◆ Supplied information:
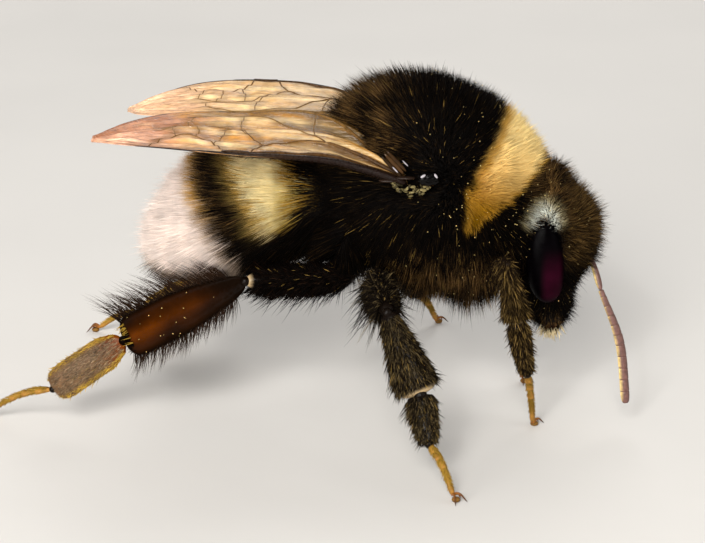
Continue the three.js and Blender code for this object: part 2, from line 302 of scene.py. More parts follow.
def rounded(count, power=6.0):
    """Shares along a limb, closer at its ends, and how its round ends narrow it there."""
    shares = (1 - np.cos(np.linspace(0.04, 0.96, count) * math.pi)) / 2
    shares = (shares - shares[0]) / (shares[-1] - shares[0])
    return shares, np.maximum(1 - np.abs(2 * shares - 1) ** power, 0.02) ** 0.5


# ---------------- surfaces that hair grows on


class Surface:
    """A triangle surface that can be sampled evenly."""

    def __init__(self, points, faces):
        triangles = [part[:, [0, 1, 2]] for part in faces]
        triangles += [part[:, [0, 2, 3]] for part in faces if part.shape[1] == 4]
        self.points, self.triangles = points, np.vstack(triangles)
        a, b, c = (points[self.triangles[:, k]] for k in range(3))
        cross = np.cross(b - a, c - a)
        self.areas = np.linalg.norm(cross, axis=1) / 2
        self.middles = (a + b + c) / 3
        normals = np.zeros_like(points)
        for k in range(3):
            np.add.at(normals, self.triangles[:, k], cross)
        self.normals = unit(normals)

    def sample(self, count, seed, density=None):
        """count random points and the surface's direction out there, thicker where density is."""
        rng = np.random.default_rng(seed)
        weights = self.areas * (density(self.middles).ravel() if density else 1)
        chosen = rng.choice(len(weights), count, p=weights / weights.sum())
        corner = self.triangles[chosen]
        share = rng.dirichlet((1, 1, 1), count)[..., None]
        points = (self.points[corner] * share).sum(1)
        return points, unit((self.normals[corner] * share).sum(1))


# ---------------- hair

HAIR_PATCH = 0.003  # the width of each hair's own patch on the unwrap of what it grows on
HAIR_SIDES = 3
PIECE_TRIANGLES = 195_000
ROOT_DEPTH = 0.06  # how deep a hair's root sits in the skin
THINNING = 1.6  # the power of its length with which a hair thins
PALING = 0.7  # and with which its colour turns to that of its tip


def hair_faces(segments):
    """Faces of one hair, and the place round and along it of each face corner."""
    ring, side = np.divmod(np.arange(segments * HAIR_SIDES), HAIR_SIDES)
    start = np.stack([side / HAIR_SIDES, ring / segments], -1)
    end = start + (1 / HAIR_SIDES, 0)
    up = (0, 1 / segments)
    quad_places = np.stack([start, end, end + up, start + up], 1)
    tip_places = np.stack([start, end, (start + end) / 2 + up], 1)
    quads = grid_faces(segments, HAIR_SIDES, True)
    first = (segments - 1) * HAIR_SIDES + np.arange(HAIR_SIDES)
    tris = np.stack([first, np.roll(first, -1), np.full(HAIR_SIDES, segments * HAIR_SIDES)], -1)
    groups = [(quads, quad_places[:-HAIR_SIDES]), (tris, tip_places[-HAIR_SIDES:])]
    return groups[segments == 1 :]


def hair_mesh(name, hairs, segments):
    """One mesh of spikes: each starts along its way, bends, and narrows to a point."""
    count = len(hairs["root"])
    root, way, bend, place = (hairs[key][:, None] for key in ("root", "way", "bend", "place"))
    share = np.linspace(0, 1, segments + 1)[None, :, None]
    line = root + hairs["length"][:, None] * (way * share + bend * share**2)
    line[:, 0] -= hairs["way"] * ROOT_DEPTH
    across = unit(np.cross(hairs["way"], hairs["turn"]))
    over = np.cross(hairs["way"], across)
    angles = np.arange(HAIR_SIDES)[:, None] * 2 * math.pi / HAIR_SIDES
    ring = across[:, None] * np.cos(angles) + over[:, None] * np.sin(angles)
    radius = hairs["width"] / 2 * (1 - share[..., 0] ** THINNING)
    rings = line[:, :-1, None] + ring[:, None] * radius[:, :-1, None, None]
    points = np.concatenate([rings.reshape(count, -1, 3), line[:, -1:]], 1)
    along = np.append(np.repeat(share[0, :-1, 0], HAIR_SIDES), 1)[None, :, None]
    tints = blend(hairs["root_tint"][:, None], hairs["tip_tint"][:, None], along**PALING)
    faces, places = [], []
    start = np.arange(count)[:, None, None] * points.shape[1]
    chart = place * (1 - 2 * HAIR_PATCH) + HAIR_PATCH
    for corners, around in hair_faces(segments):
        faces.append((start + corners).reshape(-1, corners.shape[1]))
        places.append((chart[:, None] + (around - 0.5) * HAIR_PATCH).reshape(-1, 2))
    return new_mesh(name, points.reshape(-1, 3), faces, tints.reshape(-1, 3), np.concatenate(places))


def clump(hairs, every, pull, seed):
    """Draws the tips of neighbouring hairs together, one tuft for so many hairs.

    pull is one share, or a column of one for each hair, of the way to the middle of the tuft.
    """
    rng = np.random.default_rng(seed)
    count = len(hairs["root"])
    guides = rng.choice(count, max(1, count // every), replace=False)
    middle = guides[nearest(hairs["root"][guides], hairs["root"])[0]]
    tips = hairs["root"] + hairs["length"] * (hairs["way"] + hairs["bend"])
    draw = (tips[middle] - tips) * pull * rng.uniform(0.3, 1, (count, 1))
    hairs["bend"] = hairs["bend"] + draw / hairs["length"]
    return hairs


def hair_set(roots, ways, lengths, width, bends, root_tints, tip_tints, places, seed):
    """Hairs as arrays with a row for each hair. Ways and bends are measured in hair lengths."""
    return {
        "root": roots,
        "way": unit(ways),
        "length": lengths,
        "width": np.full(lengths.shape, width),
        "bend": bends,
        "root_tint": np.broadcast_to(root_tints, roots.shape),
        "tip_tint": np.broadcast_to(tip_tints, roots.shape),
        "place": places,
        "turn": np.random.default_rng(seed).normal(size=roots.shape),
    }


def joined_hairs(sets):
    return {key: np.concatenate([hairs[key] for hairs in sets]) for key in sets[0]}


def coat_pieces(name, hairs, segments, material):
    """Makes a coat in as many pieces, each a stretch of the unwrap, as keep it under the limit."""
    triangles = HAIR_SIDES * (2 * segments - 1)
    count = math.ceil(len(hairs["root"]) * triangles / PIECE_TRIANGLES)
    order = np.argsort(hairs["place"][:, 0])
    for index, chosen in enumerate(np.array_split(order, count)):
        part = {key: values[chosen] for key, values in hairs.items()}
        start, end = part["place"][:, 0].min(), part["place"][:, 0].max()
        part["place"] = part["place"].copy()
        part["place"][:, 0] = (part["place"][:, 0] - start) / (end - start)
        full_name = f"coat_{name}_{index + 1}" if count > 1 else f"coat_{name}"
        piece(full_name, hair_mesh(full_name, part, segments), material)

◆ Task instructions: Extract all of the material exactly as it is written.

◆ The solution:
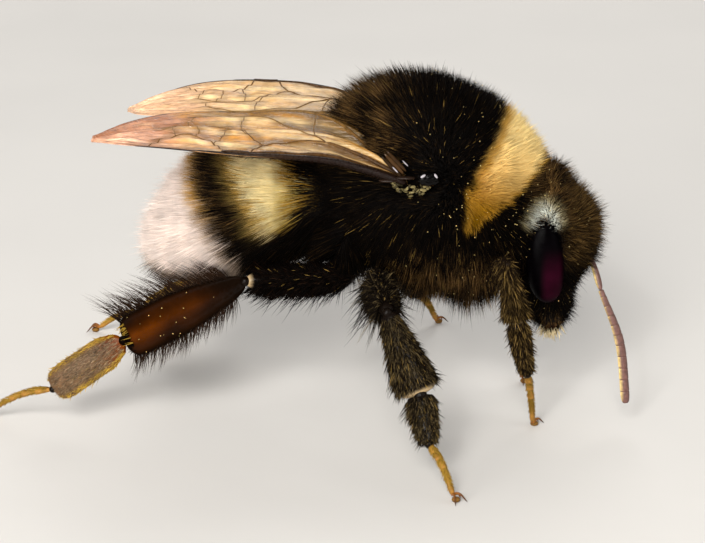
Continue the three.js and Blender code for this object: part 2, from line 302 of scene.py. More parts follow.
def rounded(count, power=6.0):
    """Shares along a limb, closer at its ends, and how its round ends narrow it there."""
    shares = (1 - np.cos(np.linspace(0.04, 0.96, count) * math.pi)) / 2
    shares = (shares - shares[0]) / (shares[-1] - shares[0])
    return shares, np.maximum(1 - np.abs(2 * shares - 1) ** power, 0.02) ** 0.5


# ---------------- surfaces that hair grows on


class Surface:
    """A triangle surface that can be sampled evenly."""

    def __init__(self, points, faces):
        triangles = [part[:, [0, 1, 2]] for part in faces]
        triangles += [part[:, [0, 2, 3]] for part in faces if part.shape[1] == 4]
        self.points, self.triangles = points, np.vstack(triangles)
        a, b, c = (points[self.triangles[:, k]] for k in range(3))
        cross = np.cross(b - a, c - a)
        self.areas = np.linalg.norm(cross, axis=1) / 2
        self.middles = (a + b + c) / 3
        normals = np.zeros_like(points)
        for k in range(3):
            np.add.at(normals, self.triangles[:, k], cross)
        self.normals = unit(normals)

    def sample(self, count, seed, density=None):
        """count random points and the surface's direction out there, thicker where density is."""
        rng = np.random.default_rng(seed)
        weights = self.areas * (density(self.middles).ravel() if density else 1)
        chosen = rng.choice(len(weights), count, p=weights / weights.sum())
        corner = self.triangles[chosen]
        share = rng.dirichlet((1, 1, 1), count)[..., None]
        points = (self.points[corner] * share).sum(1)
        return points, unit((self.normals[corner] * share).sum(1))


# ---------------- hair

HAIR_PATCH = 0.003  # the width of each hair's own patch on the unwrap of what it grows on
HAIR_SIDES = 3
PIECE_TRIANGLES = 195_000
ROOT_DEPTH = 0.06  # how deep a hair's root sits in the skin
THINNING = 1.6  # the power of its length with which a hair thins
PALING = 0.7  # and with which its colour turns to that of its tip


def hair_faces(segments):
    """Faces of one hair, and the place round and along it of each face corner."""
    ring, side = np.divmod(np.arange(segments * HAIR_SIDES), HAIR_SIDES)
    start = np.stack([side / HAIR_SIDES, ring / segments], -1)
    end = start + (1 / HAIR_SIDES, 0)
    up = (0, 1 / segments)
    quad_places = np.stack([start, end, end + up, start + up], 1)
    tip_places = np.stack([start, end, (start + end) / 2 + up], 1)
    quads = grid_faces(segments, HAIR_SIDES, True)
    first = (segments - 1) * HAIR_SIDES + np.arange(HAIR_SIDES)
    tris = np.stack([first, np.roll(first, -1), np.full(HAIR_SIDES, segments * HAIR_SIDES)], -1)
    groups = [(quads, quad_places[:-HAIR_SIDES]), (tris, tip_places[-HAIR_SIDES:])]
    return groups[segments == 1 :]


def hair_mesh(name, hairs, segments):
    """One mesh of spikes: each starts along its way, bends, and narrows to a point."""
    count = len(hairs["root"])
    root, way, bend, place = (hairs[key][:, None] for key in ("root", "way", "bend", "place"))
    share = np.linspace(0, 1, segments + 1)[None, :, None]
    line = root + hairs["length"][:, None] * (way * share + bend * share**2)
    line[:, 0] -= hairs["way"] * ROOT_DEPTH
    across = unit(np.cross(hairs["way"], hairs["turn"]))
    over = np.cross(hairs["way"], across)
    angles = np.arange(HAIR_SIDES)[:, None] * 2 * math.pi / HAIR_SIDES
    ring = across[:, None] * np.cos(angles) + over[:, None] * np.sin(angles)
    radius = hairs["width"] / 2 * (1 - share[..., 0] ** THINNING)
    rings = line[:, :-1, None] + ring[:, None] * radius[:, :-1, None, None]
    points = np.concatenate([rings.reshape(count, -1, 3), line[:, -1:]], 1)
    along = np.append(np.repeat(share[0, :-1, 0], HAIR_SIDES), 1)[None, :, None]
    tints = blend(hairs["root_tint"][:, None], hairs["tip_tint"][:, None], along**PALING)
    faces, places = [], []
    start = np.arange(count)[:, None, None] * points.shape[1]
    chart = place * (1 - 2 * HAIR_PATCH) + HAIR_PATCH
    for corners, around in hair_faces(segments):
        faces.append((start + corners).reshape(-1, corners.shape[1]))
        places.append((chart[:, None] + (around - 0.5) * HAIR_PATCH).reshape(-1, 2))
    return new_mesh(name, points.reshape(-1, 3), faces, tints.reshape(-1, 3), np.concatenate(places))


def clump(hairs, every, pull, seed):
    """Draws the tips of neighbouring hairs together, one tuft for so many hairs.

    pull is one share, or a column of one for each hair, of the way to the middle of the tuft.
    """
    rng = np.random.default_rng(seed)
    count = len(hairs["root"])
    guides = rng.choice(count, max(1, count // every), replace=False)
    middle = guides[nearest(hairs["root"][guides], hairs["root"])[0]]
    tips = hairs["root"] + hairs["length"] * (hairs["way"] + hairs["bend"])
    draw = (tips[middle] - tips) * pull * rng.uniform(0.3, 1, (count, 1))
    hairs["bend"] = hairs["bend"] + draw / hairs["length"]
    return hairs


def hair_set(roots, ways, lengths, width, bends, root_tints, tip_tints, places, seed):
    """Hairs as arrays with a row for each hair. Ways and bends are measured in hair lengths."""
    return {
        "root": roots,
        "way": unit(ways),
        "length": lengths,
        "width": np.full(lengths.shape, width),
        "bend": bends,
        "root_tint": np.broadcast_to(root_tints, roots.shape),
        "tip_tint": np.broadcast_to(tip_tints, roots.shape),
        "place": places,
        "turn": np.random.default_rng(seed).normal(size=roots.shape),
    }


def joined_hairs(sets):
    return {key: np.concatenate([hairs[key] for hairs in sets]) for key in sets[0]}


def coat_pieces(name, hairs, segments, material):
    """Makes a coat in as many pieces, each a stretch of the unwrap, as keep it under the limit."""
    triangles = HAIR_SIDES * (2 * segments - 1)
    count = math.ceil(len(hairs["root"]) * triangles / PIECE_TRIANGLES)
    order = np.argsort(hairs["place"][:, 0])
    for index, chosen in enumerate(np.array_split(order, count)):
        part = {key: values[chosen] for key, values in hairs.items()}
        start, end = part["place"][:, 0].min(), part["place"][:, 0].max()
        part["place"] = part["place"].copy()
        part["place"][:, 0] = (part["place"][:, 0] - start) / (end - start)
        full_name = f"coat_{name}_{index + 1}" if count > 1 else f"coat_{name}"
        piece(full_name, hair_mesh(full_name, part, segments), material)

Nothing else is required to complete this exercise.